In the following months pupils entered our Scottish Fossil Art Competition. We received 127 entries, and there were four winners and 18 highly commended entries, chosen in consultation with the Natural Sciences department at NMS. The prizes included books, stickers, and postcards of extinct animals, and a ‘Palaeontologist’s Starter Kit’, with hand lens, notebook, and identification guides. As well as this, one overall winner received a rock collection for their school to learn from, containing the main rock types found in Scotland (generously donated by Angus Miller of the Scottish Geodiversity Forum).

The winners of the Scottish Fossil Art Competition.
Winners received this pack of prizes.
The overall winner also won a Scottish rock collection for the whole school to enjoy.
It was an amazing experience, made possible by PalAss funding (grant number PA-OE201801). I couldn’t have done it without the generous support and donations from NMS, SNH (especially Colin MacFadyen), the Scottish Geodiversity Forum, the STEM team at the University of the Highlands and Islands (esp. Mairi Stewart),  Dunedin Academic Press (esp.
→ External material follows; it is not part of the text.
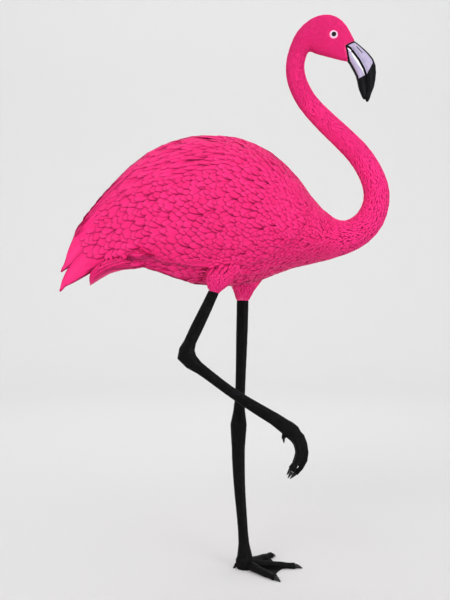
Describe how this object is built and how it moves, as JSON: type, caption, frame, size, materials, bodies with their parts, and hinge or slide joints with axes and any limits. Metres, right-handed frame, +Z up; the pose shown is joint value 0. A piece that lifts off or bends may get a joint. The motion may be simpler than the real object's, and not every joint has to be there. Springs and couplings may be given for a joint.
{
  "type": "life-size american flamingo, standing on one leg",
  "caption": "Still life-size model of an American flamingo resting on its left leg, the right leg drawn up and crossed in front, neck in a tall S and bill bent down.",
  "frame": {"origin": "on the floor under the standing (left) foot, where the leg meets it", "axes": "+Z up, +X the way the bird faces, +Y towards its left side"},
  "size_m": [0.7264, 0.2354, 1.2177],
  "materials": {
    "plumage": "soft pink feathers",
    "short_plumage": "short pink feathers close over flesh",
    "bill": "pale lilac-grey horn with a black tip",
    "leg_scales": "near-black scaled skin",
    "claw": "black horn",
    "eye": "glossy, pale lilac iris with a black pupil"
  },
  "bodies": {
    "root": {"trunk": "plumage", "wing_left": "plumage", "wing_right": "plumage", "tail": "plumage", "thigh_left": "short_plumage", "thigh_right": "short_plumage", "neck_lower": "short_plumage", "neck_middle": "short_plumage", "neck_upper": "short_plumage", "head": "short_plumage", "bill_upper": "bill", "bill_lower": "bill", "eye_left": "eye", "eye_right": "eye", "shank_left": "leg_scales", "shank_right": "leg_scales", "tarsus_left": "leg_scales", "tarsus_right": "leg_scales", "foot_left": "leg_scales", "foot_right": "leg_scales", "claw_left_middle": "claw", "claw_left_inner": "claw", "claw_left_outer": "claw", "claw_left_hind": "claw", "claw_right_middle": "claw", "claw_right_inner": "claw", "claw_right_outer": "claw", "claw_right_hind": "claw"}
  },
  "joints": []
}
Anthony Kinahan), and the British Geological Survey in Edinburgh. Thanks to Roger Benson and Steve Brusatte for providing additional Skye fossils to print. I’m so grateful to everyone who supported me, and of course to Matt Humpage for helping design the content and deliver the workshops.

With an increased interest in Scotland’s fossils, it’s important to share the science of palaeontology with as many people as possible. It would be amazing if the workshops could continue, ideally expanding to reach the rest of Scotland. Hopefully more of us will take our research back into communitieswho knows, maybe it will inspire the next generation of citizen scientists to pursue careers in research and conservation?